Here, the proposed amendments were patently devoid of merit. "Any person claiming to be aggrieved by any assessment of real property upon any assessment roll may commence a proceeding under [Real Property Tax Law article 7]" (RPTL 704[1]). "The grounds for reviewing an assessment shall be that the assessment to be reviewed is excessive, unequal or unlawful, or that real property is misclassified" (RPTL 706[1]). Essentially, "a proceeding under RPTL article 7 is in the nature of 'a trial de novo to decide whether the total assessment of the property is correct and if it is not[,] to correct it'" (Matter of Town of Pleasant Val. v New York State Bd. of Real Prop. Servs., 253 A.D.2d 8, 14, quoting Matter of Katz Buffalo Realty v Anderson, 25 A.D.2d 809, 809 [emphasis omitted]). The allegations the petitioner seeks to add to the petitions, here, do not come within that purview, but instead, relate to the circumstances which led to the petitioner's ineligibility for J-51 benefits, which the petitioner alleges was caused by certain actions and inaction on the part of DOB. These allegations are outside the scope of a Real Property Tax Law article 7 tax certiorari proceeding (see RPTL 704, 706; cf. Matter of Kosciuszko Plaza LLC v New York City Dept. of Hous. Preserv. & Dev., 150 A.D.3d 520, 521).

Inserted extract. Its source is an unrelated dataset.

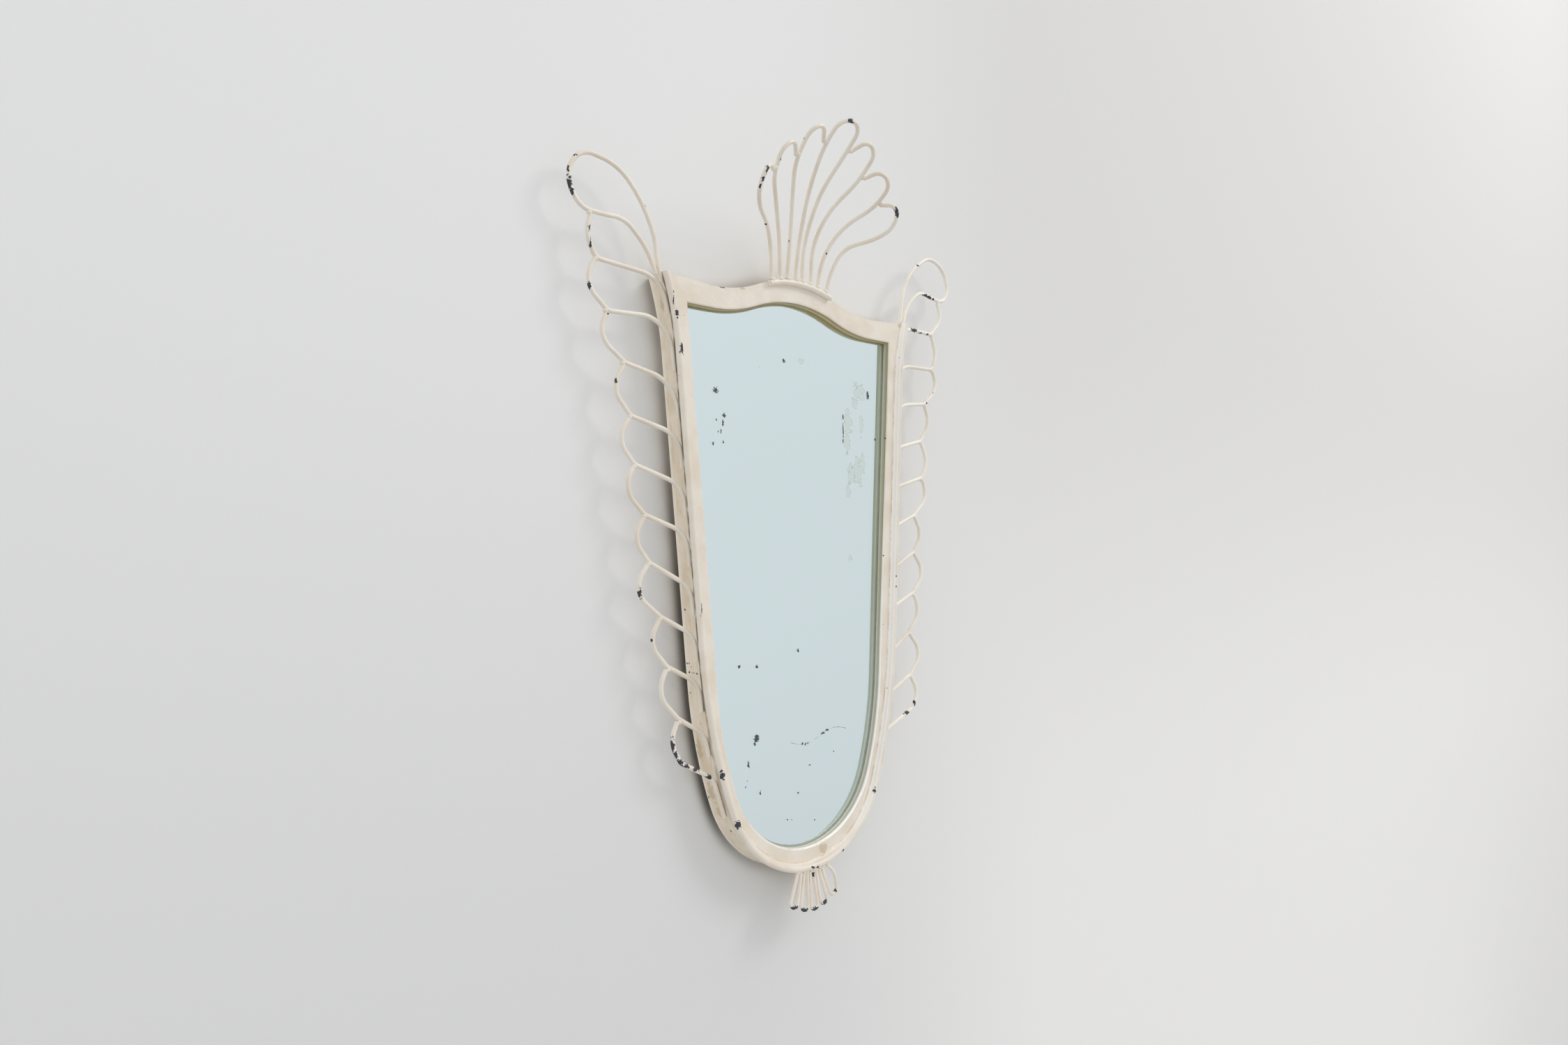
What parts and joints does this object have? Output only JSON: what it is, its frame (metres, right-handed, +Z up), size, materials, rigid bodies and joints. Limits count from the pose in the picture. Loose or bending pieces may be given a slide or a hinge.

The petitioner has similarly failed to show that HPD and DOB were necessary parties to these proceedings (see RPTL 704[2]; CPLR 1001[a]; 1002[b]; Spector v Toys "R" Us, Inc., 12 A.D.3d 358, 359).
Finally, the respondents demonstrated their prima facie entitlement to judgment as a matter of law dismissing the causes of action alleging that the assessments were excessive for failure to receive a partial tax exemption pursuant to Real Property Tax Law § 489(1), and the petitioner failed to raise a triable issue of fact in opposition.
Accordingly, we affirm the order insofar as appealed from.
IANNACCI, J.P., MALTESE, WOOTEN and VENTURA, JJ., concur.